What music calms you down?

I listen to 101.7FM Capital Community Radio. Best station for golden oldies. I love it. I keep saying to anyone that’ll listen that it is not just a station for “the senior citizens of Perth”!

What do you sing along to?

I love singing along to Romeo and Juliet, (Dire Straits of course!)

Singing in the WA Opera chorus for Carmen
How are you preparing for your role as Sylviane in WA Opera's The Merry Widow which opens on July 15th?

We have had a wonderful rehearsal process with Graeme Murphy creating this show before our eyes. It is great to be involved in this original production. Sylviane is a little bit quirky and also quite naughty, so it is a lot of fun. I am a privileged Pontevedrian. I get to wear three amazing and glamorous costumes that have been designed by Jennifer Irwin. So much detail and thought has gone into every aspect of this show. This opera is going to look and sound amazing.

Mark Applebaum says music should above all else be interesting. What do you think is the most important role of music?  

I absolutely agree. Interesting, and it must affect my emotions. I like watching a show when I’m so involved emotionally that I want the inevitable sad to ending to change, or when I get goosebumps and the hairs on the back of my neck stand up, or when something makes me cry. Music should move emotions.

You have a soft spot for opera. What is the appeal of the art form for you?   

Opera has such power and passion.  It has the ability to speak straight to the soul, through the power of the human voice.  It is also just so impressive hearing a singer in full flight. It’s something primal and electric, and electrifying. I believe that the power to capture human emotion is the reason that opera can appeal to anyone. And, when you put that with a full orchestra…! Sensational.
 

How did Freeze Frame Opera come about?

I was inspired to start FFO to provide more opportunities for top quality Perth based singers to perform, and to increase opera audiences by making operas in a shortened format (like 20/20 is to test cricket, we are to grand opera), in a more intimate venue and in a more relaxed atmosphere. Camelot Theatre, where we performed La Boheme in May 2017, is perfect for that. The quality of the acting is as important as the singing.  Audiences have responded to that. Also, they can take their wine into the show, and come in their ugg boots if they like.  Always a good selling point.

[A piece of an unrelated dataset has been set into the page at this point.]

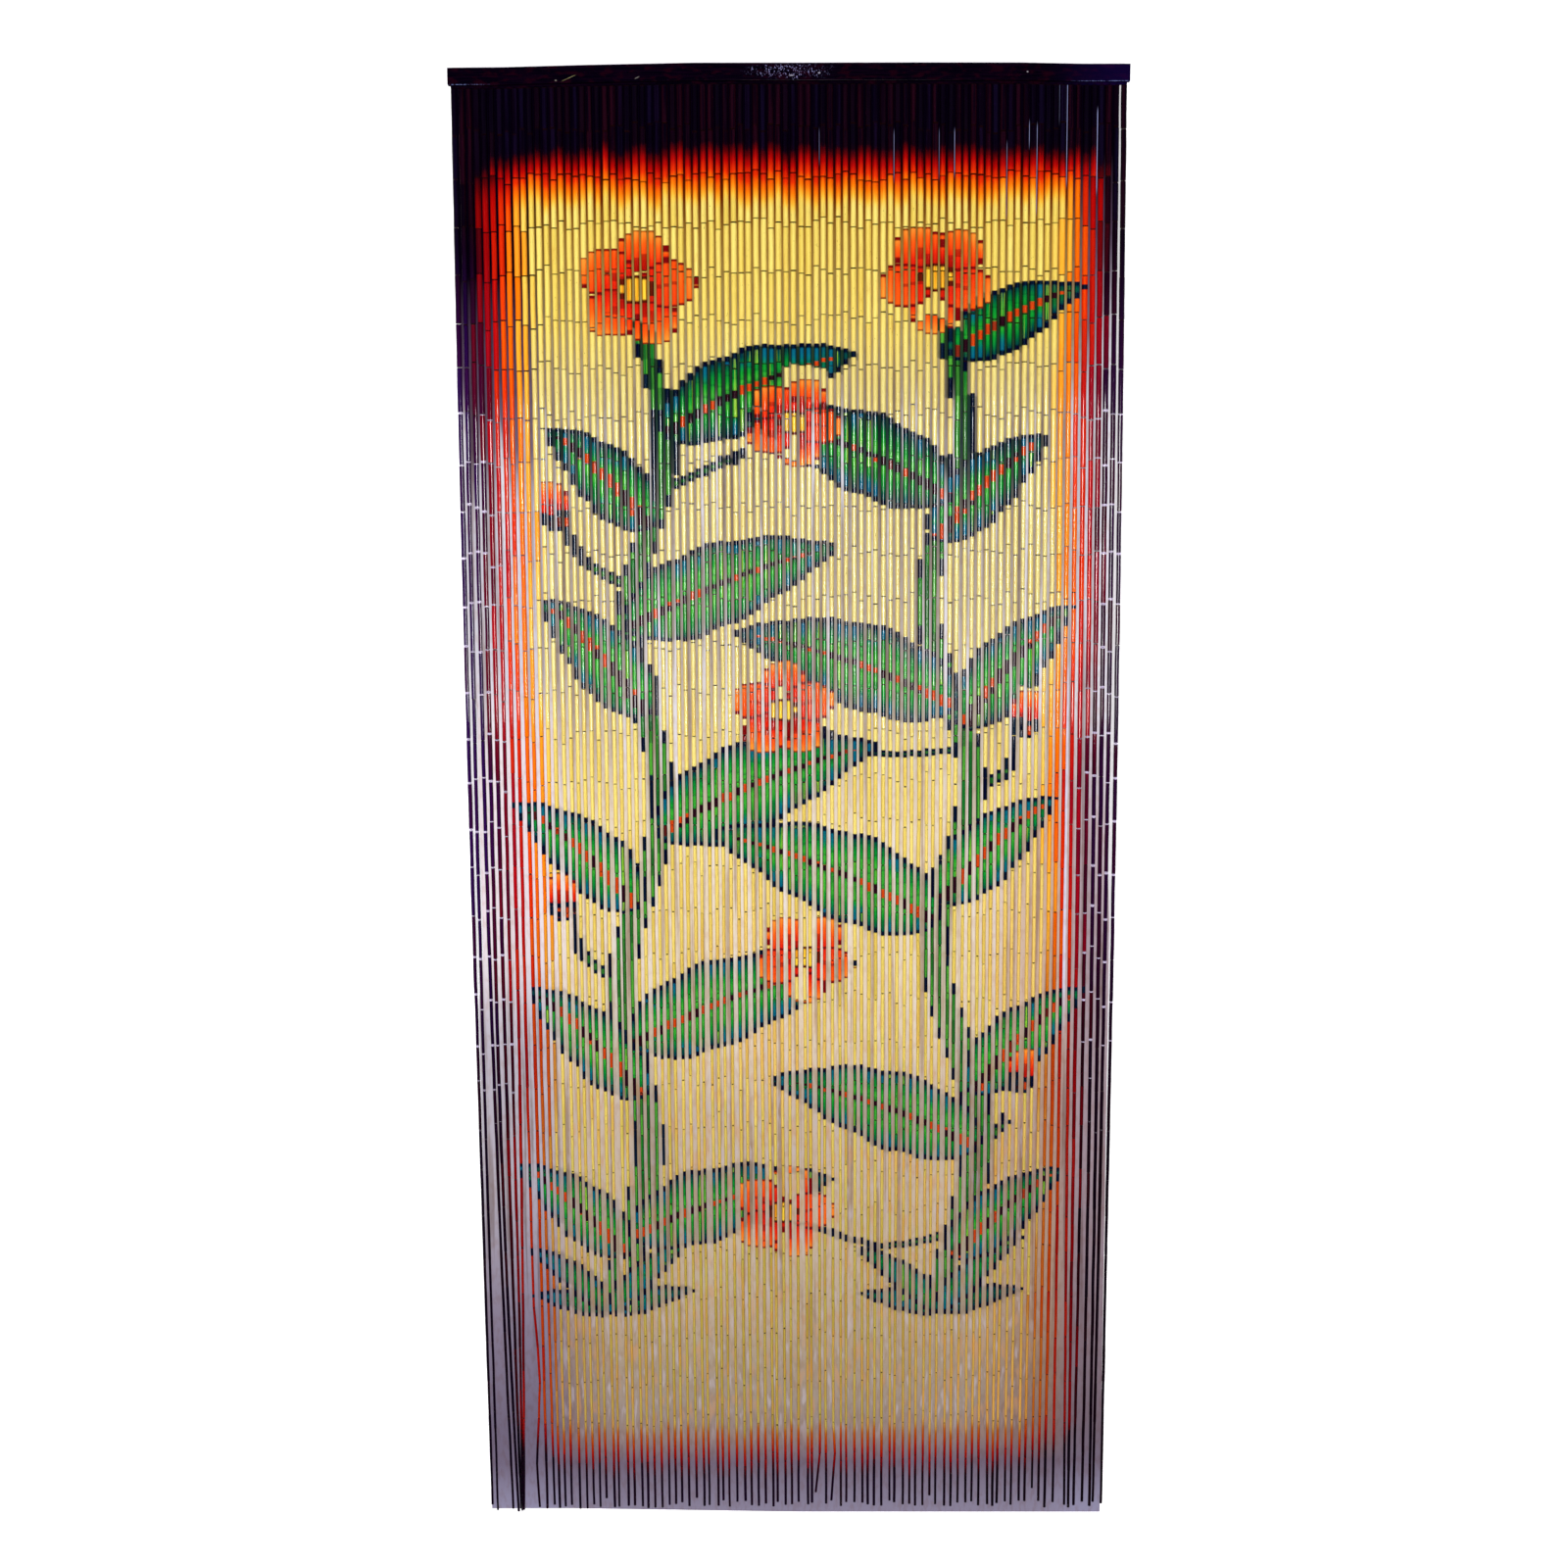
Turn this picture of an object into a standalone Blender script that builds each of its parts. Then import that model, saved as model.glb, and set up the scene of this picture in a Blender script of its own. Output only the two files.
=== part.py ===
"""Bamboo door curtain: ninety strands of painted cane in a row under a wooden header rail.

Metres, +Z up. The origin is the middle of the rail's back face. The front looks along -Y,
and the strands hang down from the rail's underside.
"""
import math

import bmesh
import bpy
import numpy as np

# Header rail: a thin batten, its width along X
RAIL_WIDTH = 0.900
RAIL_HEIGHT = 0.022
RAIL_DEPTH = 0.012
RAIL_EDGE = 0.0012

# The batten is sprung a little out of straight: share of its width, rise
RAIL_BOW = (
    (0.00, 0.0000),
    (0.08, 0.0002),
    (0.20, 0.0025),
    (0.36, 0.0046),
    (0.50, 0.0040),
    (0.70, 0.0034),
    (0.84, 0.0026),
    (0.93, 0.0006),
    (1.00, 0.0004),
)

# Hanging strip, which stands for the row of wire eyes, parted from the rail's underside
PARTING = 0.0003
STRIP_WIDTH = 0.893
STRIP_HEIGHT = 0.0040
STRIP_DEPTH = 0.0030

# Strands: equal pitch, thick canes at the top and thin ones at the foot
STRAND_COUNT = 90
STRAND_PITCH = 0.00995
STRAND_DROP = 1.992
STRAND_LINE_Y = -RAIL_DEPTH / 2
TOP_THICKNESS = 0.0080
END_THICKNESS = 0.0032
TAPER_POWER = 1.2

# How unlike each other the strands are, each as the most to either side
STRAND_SEED = 27
THICKNESS_SPREAD = 0.08
HOME_SPREAD = 0.0005
END_SPREAD = 0.0016
SWAY = 0.0010
DEPTH_SPREAD = 0.0012
LENGTH_SPREAD = 0.0050

# The row stands this share wider halfway down than at its ends
BELLY = 0.008

# Strands that lean out of line towards their ends:
# strand counted from the left, share of the drop where it begins, move right, move back
LEANS = (
    (2, 0.35, 0.0124, 0.0000),
    (3, 0.60, 0.0112, -0.0040),
    (4, 0.50, 0.0040, 0.0038),
    (5, 0.80, -0.0042, 0.0000),
    (6, 0.55, -0.0115, -0.0044),
    (7, 0.60, 0.0015, 0.0000),
    (9, 0.50, 0.0030, 0.0000),
    (48, 0.96, -0.0065, -0.0020),
    (50, 0.97, -0.0030, 0.0000),
    (72, 0.60, 0.0045, 0.0000),
    (83, 0.45, 0.0066, 0.0000),
    (84, 0.60, 0.0022, 0.0000),
    (87, 0.10, 0.0034, 0.0010),
    (88, 0.10, -0.0022, -0.0010),
)

# Strands that buckle to one side part of the way down:
# strand, share of the drop at the middle, reach to each side of it, move right
BUCKLES = (
    (7, 0.90, 0.060, 0.0058),
    (7, 0.96, 0.025, -0.0026),
    (50, 0.965, 0.020, 0.0022),
    (35, 0.40, 0.080, 0.0016),
    (62, 0.55, 0.070, -0.0016),
)

# Strands that end short: strand, how much
SHORT_STRANDS = {17: 0.012, 48: 0.022, 79: 0.022, 30: 0.006, 64: 0.009}

# Points along a strand, and along each lean or buckle
PLAIN_POINTS = 9
BEND_POINTS = 6
LEAST_STEP = 0.008

# Columns of the table of chance values, one row for each strand
CHANCE = dict(thickness=0, home=1, phase=2, turns=3, end=4, depth=5, length=6)
SWAY_TURNS = 1.1

COLLECTION_NAME = "bamboo_door_curtain"
GUIDES_NAME = "guides"


def clear_scene():
    """Remove what the scene starts with."""
    for item in list(bpy.data.objects):
        bpy.data.objects.remove(item, do_unlink=True)


def make_collection(name):
    """Add a collection to the scene."""
    collection = bpy.data.collections.new(name)
    bpy.context.scene.collection.children.link(collection)
    return collection


def make_material(name, colour, roughness):
    """Make a painted or varnished wood finish."""
    material = bpy.data.materials.new(name)
    material.use_nodes = True
    shader = material.node_tree.nodes["Principled BSDF"]
    shader.inputs["Base Color"].default_value = (*colour, 1.0)
    shader.inputs["Roughness"].default_value = roughness
    shader.inputs["Metallic"].default_value = 0.0
    return material


def rail_rise(x):
    """Rise of the sprung batten at x, between the rows of RAIL_BOW."""
    shares, rises = zip(*RAIL_BOW)
    return np.interp(np.asarray(x) / RAIL_WIDTH + 0.5, shares, rises)


def mesh_from_curve(curve_object, collection):
    """Turn a curve object into a mesh object of the same name, with its caps welded on."""
    bpy.context.view_layer.update()
    evaluated = curve_object.evaluated_get(bpy.context.evaluated_depsgraph_get())
    mesh = bpy.data.meshes.new_from_object(evaluated)
    name = curve_object.name
    place = curve_object.matrix_world.copy()
    bpy.data.objects.remove(curve_object, do_unlink=True)
    mesh.name = name
    body = bmesh.new()
    body.from_mesh(mesh)
    bmesh.ops.remove_doubles(body, verts=body.verts, dist=0.00001)
    bmesh.ops.recalc_face_normals(body, faces=body.faces)
    body.to_mesh(mesh)
    body.free()
    piece = bpy.data.objects.new(name, mesh)
    piece.matrix_world = place
    collection.objects.link(piece)
    return piece


def add_batten(name, width, height, depth, top, collection):
    """Extrude a bowed bar of this width and height, with its top edge at this level."""
    xs = (np.array([share for share, _ in RAIL_BOW]) - 0.5) * width
    upper = top + rail_rise(xs)
    lower = upper - height
    corners = [*zip(xs, lower), *zip(xs[::-1], upper[::-1])]
    outline = bpy.data.curves.new(name, "CURVE")
    outline.dimensions = "2D"
    outline.fill_mode = "BOTH"
    outline.extrude = depth / 2
    spline = outline.splines.new("POLY")
    spline.points.add(len(corners) - 1)
    for point, (x, z) in zip(spline.points, corners):
        point.co = (x, z, 0.0, 1.0)
    spline.use_cyclic_u = True
    batten = bpy.data.objects.new(name, outline)
    batten.rotation_euler = (math.pi / 2, 0.0, 0.0)
    batten.location = (0.0, STRAND_LINE_Y, 0.0)
    collection.objects.link(batten)
    return mesh_from_curve(batten, collection)


def add_header_rail(collection):
    """Make the batten, its back face in the plane y = 0 and its long edges eased."""
    rail = add_batten("header_rail", RAIL_WIDTH, RAIL_HEIGHT, RAIL_DEPTH, RAIL_HEIGHT / 2, collection)
    eased = rail.modifiers.new("eased edges", "BEVEL")
    eased.width = RAIL_EDGE
    eased.segments = 2
    eased.limit_method = "ANGLE"
    eased.angle_limit = math.radians(40)
    rail.data.materials.append(make_material("aubergine_gloss_paint", (0.010, 0.005, 0.016), 0.32))
    rail.data.shade_smooth()
    rail.data.set_sharp_from_angle(angle=math.radians(40))


def strand_thickness(share):
    """Thickness of the canes at a share of the drop, falling fastest near the top."""
    return END_THICKNESS + (TOP_THICKNESS - END_THICKNESS) * (1.0 - share) ** TAPER_POWER


def strand_line(strand, share, chance):
    """Place of a strand's middle line: even spacing, a slow sway, then its leans and buckles."""
    row = chance[strand]
    loose = 0.0 if any(strand == lean[0] for lean in LEANS) else 1.0
    home = (strand - (STRAND_COUNT - 1) / 2) * STRAND_PITCH + HOME_SPREAD * row[CHANCE["home"]]
    spread = BELLY * home * np.sin(math.pi * share)
    turns = SWAY_TURNS * (1.5 + 0.5 * row[CHANCE["turns"]])
    sway = SWAY * share * np.sin(math.pi * (turns * share + row[CHANCE["phase"]]))
    x = home + spread + loose * (END_SPREAD * row[CHANCE["end"]] * share + sway)
    y = STRAND_LINE_Y + loose * DEPTH_SPREAD * row[CHANCE["depth"]] * share
    for leaning, begins, right, back in LEANS:
        if leaning == strand:
            lean = np.clip((share - begins) / (1.0 - begins), 0.0, 1.0) ** 2
            x = x + right * lean
            y = y + back * lean
    for buckled, middle, reach, right in BUCKLES:
        if buckled == strand:
            inside = np.clip((share - middle) / reach, -1.0, 1.0)
            x = x + right * np.cos(inside * math.pi / 2) ** 2
    top = -RAIL_HEIGHT / 2 - PARTING - STRIP_HEIGHT / 2 + rail_rise(home)
    length = STRAND_DROP + LENGTH_SPREAD * row[CHANCE["length"]] - SHORT_STRANDS.get(strand, 0.0)
    z = top - length * share
    return np.stack([x, y, z], axis=-1)


def strand_shares(strand):
    """Shares of the drop at which a strand has a point: even, and closer along its bends."""
    wanted = list(np.linspace(0.0, 1.0, PLAIN_POINTS))
    for leaning, begins, _, _ in LEANS:
        if leaning == strand:
            wanted += list(np.linspace(begins, 1.0, BEND_POINTS))
    for buckled, middle, reach, _ in BUCKLES:
        if buckled == strand:
            wanted += list(np.linspace(middle - reach, min(middle + reach, 1.0), BEND_POINTS))
    shares = [0.0]
    for share in sorted(wanted):
        if share - shares[-1] > LEAST_STEP:
            shares.append(share)
    shares[-1] = 1.0
    return np.array(shares)


def add_strands(collection, guides):
    """Make every strand as a four-sided tapering tube, all fused at their roots to one strip."""
    chance = np.random.default_rng(STRAND_SEED).uniform(-1.0, 1.0, (STRAND_COUNT, len(CHANCE)))
    tubes = bpy.data.curves.new("bamboo_strands", "CURVE")
    tubes.dimensions = "3D"
    tubes.bevel_depth = TOP_THICKNESS / 2
    tubes.bevel_resolution = 0
    tubes.use_fill_caps = True
    for strand in range(STRAND_COUNT):
        shares = strand_shares(strand)
        line = strand_line(strand, shares, chance)
        plump = 1.0 + THICKNESS_SPREAD * chance[strand, CHANCE["thickness"]]
        scales = plump * strand_thickness(shares) / TOP_THICKNESS
        spline = tubes.splines.new("POLY")
        spline.points.add(len(shares) - 1)
        for point, place, scale in zip(spline.points, line, scales):
            point.co = (*place, 1.0)
            point.radius = scale
    strands = bpy.data.objects.new("bamboo_strands", tubes)
    collection.objects.link(strands)
    strands = mesh_from_curve(strands, collection)

    strip_top = -RAIL_HEIGHT / 2 - PARTING
    strip = add_batten("hanging_strip", STRIP_WIDTH, STRIP_HEIGHT, STRIP_DEPTH, strip_top, guides)
    strip.hide_render = True
    strip.display_type = "WIRE"
    fused = strands.modifiers.new("fused roots", "BOOLEAN")
    fused.operation = "UNION"
    fused.solver = "EXACT"
    fused.object = strip
    strands.data.materials.append(make_material("varnished_cane", (0.80, 0.56, 0.16), 0.35))


def build():
    """Make the curtain's pieces in their own collection."""
    clear_scene()
    collection = make_collection(COLLECTION_NAME)
    guides = make_collection(GUIDES_NAME)
    add_header_rail(collection)
    add_strands(collection, guides)


build()
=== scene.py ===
"""Bamboo door curtain: the finish of its header rail, its cane beads and their wire.

Metres, +Z up, the rail's flat back in the plane y = 0 and the painted front towards -Y.
"""
import math
from types import SimpleNamespace

import bpy
import numpy as np
from mathutils import Matrix, Vector


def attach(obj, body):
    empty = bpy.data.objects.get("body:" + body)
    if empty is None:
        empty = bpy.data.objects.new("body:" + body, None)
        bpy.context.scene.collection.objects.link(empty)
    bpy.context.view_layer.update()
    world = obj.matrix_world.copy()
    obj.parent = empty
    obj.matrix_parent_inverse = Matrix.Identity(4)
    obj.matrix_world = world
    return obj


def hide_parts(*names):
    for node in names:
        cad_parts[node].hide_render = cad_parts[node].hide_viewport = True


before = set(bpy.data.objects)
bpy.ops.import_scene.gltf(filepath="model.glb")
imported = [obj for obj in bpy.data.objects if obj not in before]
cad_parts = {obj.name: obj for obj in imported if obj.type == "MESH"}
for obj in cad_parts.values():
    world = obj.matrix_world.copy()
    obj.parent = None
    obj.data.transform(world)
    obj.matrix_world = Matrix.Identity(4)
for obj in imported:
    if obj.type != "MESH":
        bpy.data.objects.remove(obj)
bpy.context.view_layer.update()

# Header rail, as in the solids
RAIL_WIDTH = 0.900
RAIL_HEIGHT = 0.022
RAIL_DEPTH = 0.012
RAIL_BOW = (
    (0.00, 0.0000),
    (0.08, 0.0002),
    (0.20, 0.0025),
    (0.36, 0.0046),
    (0.50, 0.0040),
    (0.70, 0.0034),
    (0.84, 0.0026),
    (0.93, 0.0006),
    (1.00, 0.0004),
)

# Strands, as in the solids: where each hangs, how thick it is and how it strays
PARTING = 0.0003
STRIP_WIDTH = 0.893
STRIP_HEIGHT = 0.0040
STRIP_DEPTH = 0.0030
STRAND_COUNT = 90
STRAND_PITCH = 0.00995
STRAND_DROP = 1.992
TOP_THICKNESS = 0.0080
END_THICKNESS = 0.0032
TAPER_POWER = 1.2
STRAND_SEED = 27
THICKNESS_SPREAD = 0.08
HOME_SPREAD = 0.0005
END_SPREAD = 0.0016
SWAY = 0.0010
SWAY_TURNS = 1.1
DEPTH_SPREAD = 0.0012
LENGTH_SPREAD = 0.0050
BELLY = 0.008
CHANCE = dict(thickness=0, home=1, phase=2, turns=3, end=4, depth=5, length=6)

# Leaning strands: counted from the left, share of the drop where it begins, right, back
LEANS = (
    (2, 0.35, 0.0124, 0.0000),
    (3, 0.60, 0.0112, -0.0040),
    (4, 0.50, 0.0040, 0.0038),
    (5, 0.80, -0.0042, 0.0000),
    (6, 0.55, -0.0115, -0.0044),
    (7, 0.60, 0.0015, 0.0000),
    (9, 0.50, 0.0030, 0.0000),
    (48, 0.96, -0.0065, -0.0020),
    (50, 0.97, -0.0030, 0.0000),
    (72, 0.60, 0.0045, 0.0000),
    (83, 0.45, 0.0066, 0.0000),
    (84, 0.60, 0.0022, 0.0000),
    (87, 0.10, 0.0034, 0.0010),
    (88, 0.10, -0.0022, -0.0010),
)

# Buckled strands: counted from the left, share of the drop at the middle, reach, right
BUCKLES = (
    (7, 0.90, 0.060, 0.0058),
    (7, 0.96, 0.025, -0.0026),
    (50, 0.965, 0.020, 0.0022),
    (35, 0.40, 0.080, 0.0016),
    (62, 0.55, 0.070, -0.0016),
)
SHORT_STRANDS = {17: 0.012, 48: 0.022, 79: 0.022, 30: 0.006, 64: 0.009}

# Cane beads
BEAD_COUNT = 32
FIRST_TOP = 0.0022
FIRST_JOINT = 0.0570
BEAD_PITCH = 0.0622
JOINT_SPREAD = 0.0060
LOW_JOINT_SPREAD = 0.0040
JOINT_WAVE = 0.0020
JOINT_WAVE_LENGTH = 0.31
JOINT_DRIFT = 0.0018
NARROW_GAP = 0.0002
WIDE_GAP = 0.0008
BEAD_SIDES = 10
BEAD_SPREAD = 0.06
LOW_SWELL = 0.10
RIGHT_SWELL = 0.12
RIGHT_SWELL_FROM = 0.36
BEAD_BOW = 0.0003
END_BEVEL = 0.09
BEAD_CREASE = 42.0
END_SHARE = 0.87
RING_SHARES = (0.0, 0.0, 0.35, 0.68, 1.0, 1.0)
RING_SCALES = (END_SHARE, 1.0, 1.01, 0.99, 1.0, END_SHARE)
HOLLOW_DEPTH = 0.0016
OVALITY = 0.03
BEAD_SEED = 61
LINK_SEED = 64
SLIP_SEED = 70
STRANDS_A_PIECE = 30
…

Many would say you are mad starting FFO when opera companies around the world are going bankrupt. It is often an expensive and elite art form. What gives you hope?  

It is true - you have to be a bit mad! It consumes my waking (and sleeping) thoughts! Where there’s a will there’s a way I guess. I get lots of nice, encouraging feedback. And I get kids stopping me on the hockey field to ask “How I kept my eyes open?” when Mimi died  … so there’s hope there that the youngsters are getting interested!

O'Shannessy singing Mimi in La Boheme with Paul O'Neill as Rodolfo

Your debut opera La Boheme in May generated overwhelmingly enthusiastic responses from the Perth public. What is it that creates such a resonance with your audience, many of whom are opera virgins?  

I think they liked our 90’s grunge Boheme because the cast were so immersed in their roles, and so well suited to their roles, it wasn’t too long – (90 mins including interval), and it is such a good opera! I love it that people new to opera are coming and willing to give opera a go. I think they connected to Boheme with Rachel McDonald’s modern setting and surtitles. We hope we’ll get them hooked.

Where did you learn the skills to manage an opera company?

Definitely learning on the job! I’ve had great sounding boards in Bourby Webster (PSO), Rachel McDonald (director La Boheme) and my husband, Greg. I have collaborated with the some of the best in the business (Robbie Harrold, designer and Geoff Glencross, lighting). All have worked so hard. The singers are very much a part of the collaborative process at FFO. They even change the sets! Having produced Boheme, I feel more equipped to know what will or might come up next time.
What is the most important quality required for running a business in the arts sector?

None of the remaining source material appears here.